Whether the asserted 'errors of fact' constitute grounds for coram vobis. Morris/Chan identify misadvice/information as 'errors of fact' that would have prevented judgment. Errors of counsel or misadvice do not satisfy 'errors of fact' under Code § 8.01-677. Ineffective assistance of counsel or misguidance does not qualify as an 'error of fact' for coram vobis.
Whether audita querela is an available remedy to modify criminal sentences in Virginia. Plaintiffs invoke audita querela as a post-conviction remedy. Commonwealth asserts audita querela has never applied to criminal sentences in Virginia. Not available to modify criminal sentences; audita querela is not an appropriate remedy here.
Whether the circuit courts had jurisdiction to modify final sentencing orders more than 21 days after entry under Rule 1:1. Petitions seek post-21-day modification under writs.
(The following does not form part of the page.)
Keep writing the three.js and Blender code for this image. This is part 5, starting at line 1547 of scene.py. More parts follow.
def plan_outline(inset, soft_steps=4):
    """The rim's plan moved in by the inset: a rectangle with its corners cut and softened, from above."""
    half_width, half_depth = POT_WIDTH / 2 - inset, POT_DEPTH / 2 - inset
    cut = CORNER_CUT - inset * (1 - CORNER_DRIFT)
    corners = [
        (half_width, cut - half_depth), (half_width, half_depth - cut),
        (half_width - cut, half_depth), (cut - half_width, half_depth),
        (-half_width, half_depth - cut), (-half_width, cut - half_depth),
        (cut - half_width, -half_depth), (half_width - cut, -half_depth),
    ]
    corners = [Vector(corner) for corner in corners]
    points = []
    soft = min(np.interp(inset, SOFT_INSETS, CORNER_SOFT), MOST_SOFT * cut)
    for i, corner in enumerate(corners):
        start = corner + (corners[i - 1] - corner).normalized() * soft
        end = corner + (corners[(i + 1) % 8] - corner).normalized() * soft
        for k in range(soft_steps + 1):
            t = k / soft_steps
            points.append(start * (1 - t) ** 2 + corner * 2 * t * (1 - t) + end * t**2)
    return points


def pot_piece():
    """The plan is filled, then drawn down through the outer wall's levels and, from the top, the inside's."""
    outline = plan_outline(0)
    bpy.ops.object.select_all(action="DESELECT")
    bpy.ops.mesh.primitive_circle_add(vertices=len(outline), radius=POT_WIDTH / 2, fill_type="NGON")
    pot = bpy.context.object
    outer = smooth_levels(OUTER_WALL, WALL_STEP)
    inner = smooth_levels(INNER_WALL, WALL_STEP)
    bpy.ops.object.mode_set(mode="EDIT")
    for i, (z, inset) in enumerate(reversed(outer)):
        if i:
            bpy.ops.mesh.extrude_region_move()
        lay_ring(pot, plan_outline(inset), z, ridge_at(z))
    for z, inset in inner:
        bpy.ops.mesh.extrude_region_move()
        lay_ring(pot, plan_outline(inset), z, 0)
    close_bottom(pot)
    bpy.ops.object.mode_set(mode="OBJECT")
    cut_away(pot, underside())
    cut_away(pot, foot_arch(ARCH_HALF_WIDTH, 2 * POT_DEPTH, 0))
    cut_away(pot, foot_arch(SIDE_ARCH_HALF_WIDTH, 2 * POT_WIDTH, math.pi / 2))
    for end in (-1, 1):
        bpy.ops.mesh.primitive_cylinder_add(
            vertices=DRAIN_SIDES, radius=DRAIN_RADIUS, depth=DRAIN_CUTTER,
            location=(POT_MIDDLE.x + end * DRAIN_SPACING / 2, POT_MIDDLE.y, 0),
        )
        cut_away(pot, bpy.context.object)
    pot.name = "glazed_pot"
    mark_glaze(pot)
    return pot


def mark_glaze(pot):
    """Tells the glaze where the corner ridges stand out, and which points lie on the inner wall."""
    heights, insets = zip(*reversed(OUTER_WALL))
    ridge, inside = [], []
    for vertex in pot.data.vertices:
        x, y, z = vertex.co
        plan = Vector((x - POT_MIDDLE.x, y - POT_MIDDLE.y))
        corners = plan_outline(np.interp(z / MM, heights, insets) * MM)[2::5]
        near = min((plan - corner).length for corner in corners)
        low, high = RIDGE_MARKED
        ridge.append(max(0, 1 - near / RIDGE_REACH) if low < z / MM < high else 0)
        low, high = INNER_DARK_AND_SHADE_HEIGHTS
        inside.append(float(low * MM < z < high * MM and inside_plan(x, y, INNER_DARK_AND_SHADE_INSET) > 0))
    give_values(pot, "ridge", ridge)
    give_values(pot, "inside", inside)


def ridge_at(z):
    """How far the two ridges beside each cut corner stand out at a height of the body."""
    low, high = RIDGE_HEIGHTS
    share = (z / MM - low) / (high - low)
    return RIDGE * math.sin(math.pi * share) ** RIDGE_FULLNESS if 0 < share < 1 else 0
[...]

Rule 1:1 eliminates post-judgment modification absent statutory exceptions. Rule 1:1 precludes post-judgment modification; courts erred.

Key Cases Cited

  • Dobie v. Commonwealth, 198 Va. 762 (1957) (defines coram vobis as correcting errors of fact not apparent on the record; not for newly discovered evidence)
  • Neighbors v. Commonwealth, 274 Va. 503 (2007) (limits coram vobis under Code § 8.01-677 to clerical errors or errors of fact with narrow scope)
  • Blowe v. Peyton, 208 Va. 68 (1967) (restricts coram vobis to clerical or specific errors; legislature must expand scope)
  • McEwen Lumber Co. v. Lipscomb Bros. Lumber Co., 234 Va. 243 (1987) (Rule 1:1 finality policy with exceptions for statutory remedies)
  • Robertson v. Commonwealth, 248 Va. 232 (1994) (finality and modification limits; historical context for Rule 1:1)
Read the full case

Case Details

Case Name: Com. v. Morris
Court Name: Supreme Court of Virginia
Date Published: Jan 13, 2011
Citation: 705 S.E.2d 503
Docket Number: 092163
Court Abbreviation: Va.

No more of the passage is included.